> Exercise aim
The data must be returned in full and exactly as given.

───── Recorded data

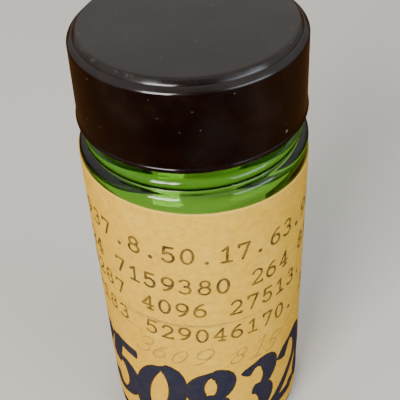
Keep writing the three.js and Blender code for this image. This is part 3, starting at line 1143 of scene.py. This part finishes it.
class VIAL_OT_stage(bpy.types.Operator):
    """Lays the floor and sets the soft light and the camera"""

    bl_idname = "vial.stage"
    bl_label = "Floor, light and camera"

    def execute(self, context):
        stage = context.scene.vial.stage
        self.lay_floor(stage)
        self.light_room(context.scene, stage)
        warm, cool = (1.0, 0.985, 0.95), (0.80, 0.89, 1.0)
        self.hang_window("left_window", warm, azimuth=-31, elevation=27, size=(0.27, 0.30), power=4.8)
        self.hang_window("right_window", cool, azimuth=55, elevation=26, size=(0.40, 0.26), power=1.5)
        self.place_camera(context.scene, stage)
        return {"FINISHED"}

    @staticmethod
    def lay_floor(stage):
        deselect()
        bpy.ops.mesh.primitive_circle_add(
            vertices=96, radius=FLOOR_RADIUS, fill_type="NGON", location=(0, 0, -FLOOR_DROP)
        )
        floor = newest("floor")
        bpy.ops.object.transform_apply()
        floor.data.materials.append(pale_floor(stage))
        floor.visible_glossy = False

    @staticmethod
    def light_room(scene, stage):
        """A pale room, darker on the label's side, with a dark table that only gloss shows."""
        world = bpy.data.worlds.new("pale_room")
        world.use_nodes = True
        scene.world = world
        tree = world.node_tree
        looking = add_node(tree, "ShaderNodeTexCoord").outputs["Generated"]
        _, ahead, up = add_node(tree, "ShaderNodeSeparateXYZ", {0: looking}).outputs
        walls = tuple(WALL_SHARE * c for c in stage.wall)
        shaded = tuple(FRONT_SHARE * c for c in stage.wall)
        room = mixed(tree, stepped(tree, up, 0.1, 0.55), walls, stage.wall)
        in_front = stepped(tree, ahead, -0.35, -0.75)
        room = mixed(tree, in_front, room, shaded)
        near_table = tuple(FRONT_TABLE_SHARE * c for c in stage.below)
        table = mixed(tree, in_front, stage.below, near_table)
        tone = mixed(tree, stepped(tree, up, -0.06, 0.02), table, room)
        tree.links.new(tone, tree.nodes["Background"].inputs["Color"])
        tree.nodes["Background"].inputs["Strength"].default_value = 1

    @staticmethod
    def hang_window(name, light_colour, azimuth, elevation, size, power):
        """A soft rectangular light. Azimuth 0 is in front of the label, and 90 on its right."""
        turn, lift = math.radians(azimuth), math.radians(elevation)
        away = Vector((math.sin(turn) * math.cos(lift), -math.cos(turn) * math.cos(lift), math.sin(lift)))
        data = bpy.data.lights.new(name, "AREA")
        data.shape = "RECTANGLE"
        data.size, data.size_y = size
        data.energy, data.color = power, light_colour
        lamp = bpy.data.objects.new(name, data)
        lamp.location = WINDOW_AIM + WINDOW_DISTANCE * away
        lamp.rotation_euler = away.to_track_quat("Z", "Y").to_euler()
        bpy.context.scene.collection.objects.link(lamp)

    @staticmethod
    def place_camera(scene, stage):
        data = bpy.data.cameras.new("camera")
        data.lens, data.sensor_width = stage.lens, 36
        data.clip_start, data.clip_end = 0.005, 20
        camera = bpy.data.objects.new("camera", data)
        camera.matrix_world = (
            Matrix.Translation((0, -stage.camera_back, stage.camera_height))
            @ Matrix.Rotation(-stage.camera_yaw, 4, "Z")
            @ Matrix.Rotation(math.pi / 2 - stage.camera_pitch, 4, "X")
            @ Matrix.Rotation(stage.camera_roll, 4, "Z")
        )
        scene.collection.objects.link(camera)
        scene.camera = camera


# --- Panel and registration ---


PIECES = (VIAL_OT_glass, VIAL_OT_cap, VIAL_OT_liner, VIAL_OT_label, VIAL_OT_typing, VIAL_OT_printing)
OPERATORS = (VIAL_OT_stage, *PIECES)


class VIAL_PT_maker(bpy.types.Panel):
    """Lists the pieces of the vial and the sizes behind them"""

    bl_label = "Prescription vial"
    bl_space_type = "VIEW_3D"
    bl_region_type = "UI"
    bl_category = "Vial"

    def draw(self, context):
        for operator in OPERATORS:
            self.layout.operator(operator.bl_idname)
        for group in ("glass", "thread", "cap", "liner", "label", "marks", "stage"):
            settings = getattr(context.scene.vial, group)
            box = self.layout.box()
            for name in settings.__annotations__:
                box.prop(settings, name)


CLASSES = (
    GlassSettings,
    ThreadSettings,
    CapSettings,
    LinerSettings,
    LabelSettings,
    MarkSettings,
    StageSettings,
    VialSettings,
    *OPERATORS,
    VIAL_PT_maker,
)


def register():
    for each in CLASSES:
        bpy.utils.register_class(each)
    bpy.types.Scene.vial = PointerProperty(type=VialSettings)


def unregister():
    del bpy.types.Scene.vial
    for each in reversed(CLASSES):
        bpy.utils.unregister_class(each)


def main():
    register()
    bpy.ops.vial.stage()
    bpy.ops.vial.glass()
    bpy.ops.vial.cap()
    bpy.ops.vial.liner()
    bpy.ops.vial.label()
    bpy.ops.vial.typing()
    bpy.ops.vial.printing()


if __name__ == "__main__":
    main()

──────────

> Answer to this exercise
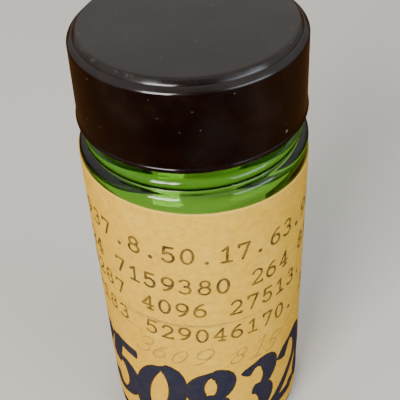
Keep writing the three.js and Blender code for this image. This is part 3, starting at line 1143 of scene.py. This part finishes it.
class VIAL_OT_stage(bpy.types.Operator):
    """Lays the floor and sets the soft light and the camera"""

    bl_idname = "vial.stage"
    bl_label = "Floor, light and camera"

    def execute(self, context):
        stage = context.scene.vial.stage
        self.lay_floor(stage)
        self.light_room(context.scene, stage)
        warm, cool = (1.0, 0.985, 0.95), (0.80, 0.89, 1.0)
        self.hang_window("left_window", warm, azimuth=-31, elevation=27, size=(0.27, 0.30), power=4.8)
        self.hang_window("right_window", cool, azimuth=55, elevation=26, size=(0.40, 0.26), power=1.5)
        self.place_camera(context.scene, stage)
        return {"FINISHED"}

    @staticmethod
    def lay_floor(stage):
        deselect()
        bpy.ops.mesh.primitive_circle_add(
            vertices=96, radius=FLOOR_RADIUS, fill_type="NGON", location=(0, 0, -FLOOR_DROP)
        )
        floor = newest("floor")
        bpy.ops.object.transform_apply()
        floor.data.materials.append(pale_floor(stage))
        floor.visible_glossy = False

    @staticmethod
    def light_room(scene, stage):
        """A pale room, darker on the label's side, with a dark table that only gloss shows."""
        world = bpy.data.worlds.new("pale_room")
        world.use_nodes = True
        scene.world = world
        tree = world.node_tree
        looking = add_node(tree, "ShaderNodeTexCoord").outputs["Generated"]
        _, ahead, up = add_node(tree, "ShaderNodeSeparateXYZ", {0: looking}).outputs
        walls = tuple(WALL_SHARE * c for c in stage.wall)
        shaded = tuple(FRONT_SHARE * c for c in stage.wall)
        room = mixed(tree, stepped(tree, up, 0.1, 0.55), walls, stage.wall)
        in_front = stepped(tree, ahead, -0.35, -0.75)
        room = mixed(tree, in_front, room, shaded)
        near_table = tuple(FRONT_TABLE_SHARE * c for c in stage.below)
        table = mixed(tree, in_front, stage.below, near_table)
        tone = mixed(tree, stepped(tree, up, -0.06, 0.02), table, room)
        tree.links.new(tone, tree.nodes["Background"].inputs["Color"])
        tree.nodes["Background"].inputs["Strength"].default_value = 1

    @staticmethod
    def hang_window(name, light_colour, azimuth, elevation, size, power):
        """A soft rectangular light. Azimuth 0 is in front of the label, and 90 on its right."""
        turn, lift = math.radians(azimuth), math.radians(elevation)
        away = Vector((math.sin(turn) * math.cos(lift), -math.cos(turn) * math.cos(lift), math.sin(lift)))
        data = bpy.data.lights.new(name, "AREA")
        data.shape = "RECTANGLE"
        data.size, data.size_y = size
        data.energy, data.color = power, light_colour
        lamp = bpy.data.objects.new(name, data)
        lamp.location = WINDOW_AIM + WINDOW_DISTANCE * away
        lamp.rotation_euler = away.to_track_quat("Z", "Y").to_euler()
        bpy.context.scene.collection.objects.link(lamp)

    @staticmethod
    def place_camera(scene, stage):
        data = bpy.data.cameras.new("camera")
        data.lens, data.sensor_width = stage.lens, 36
        data.clip_start, data.clip_end = 0.005, 20
        camera = bpy.data.objects.new("camera", data)
        camera.matrix_world = (
            Matrix.Translation((0, -stage.camera_back, stage.camera_height))
            @ Matrix.Rotation(-stage.camera_yaw, 4, "Z")
            @ Matrix.Rotation(math.pi / 2 - stage.camera_pitch, 4, "X")
            @ Matrix.Rotation(stage.camera_roll, 4, "Z")
        )
        scene.collection.objects.link(camera)
        scene.camera = camera


# --- Panel and registration ---


PIECES = (VIAL_OT_glass, VIAL_OT_cap, VIAL_OT_liner, VIAL_OT_label, VIAL_OT_typing, VIAL_OT_printing)
OPERATORS = (VIAL_OT_stage, *PIECES)


class VIAL_PT_maker(bpy.types.Panel):
    """Lists the pieces of the vial and the sizes behind them"""

    bl_label = "Prescription vial"
    bl_space_type = "VIEW_3D"
    bl_region_type = "UI"
    bl_category = "Vial"

    def draw(self, context):
        for operator in OPERATORS:
            self.layout.operator(operator.bl_idname)
        for group in ("glass", "thread", "cap", "liner", "label", "marks", "stage"):
            settings = getattr(context.scene.vial, group)
            box = self.layout.box()
            for name in settings.__annotations__:
                box.prop(settings, name)


CLASSES = (
    GlassSettings,
    ThreadSettings,
    CapSettings,
    LinerSettings,
    LabelSettings,
    MarkSettings,
    StageSettings,
    VialSettings,
    *OPERATORS,
    VIAL_PT_maker,
)


def register():
    for each in CLASSES:
        bpy.utils.register_class(each)
    bpy.types.Scene.vial = PointerProperty(type=VialSettings)


def unregister():
    del bpy.types.Scene.vial
    for each in reversed(CLASSES):
        bpy.utils.unregister_class(each)


def main():
    register()
    bpy.ops.vial.stage()
    bpy.ops.vial.glass()
    bpy.ops.vial.cap()
    bpy.ops.vial.liner()
    bpy.ops.vial.label()
    bpy.ops.vial.typing()
    bpy.ops.vial.printing()


if __name__ == "__main__":
    main()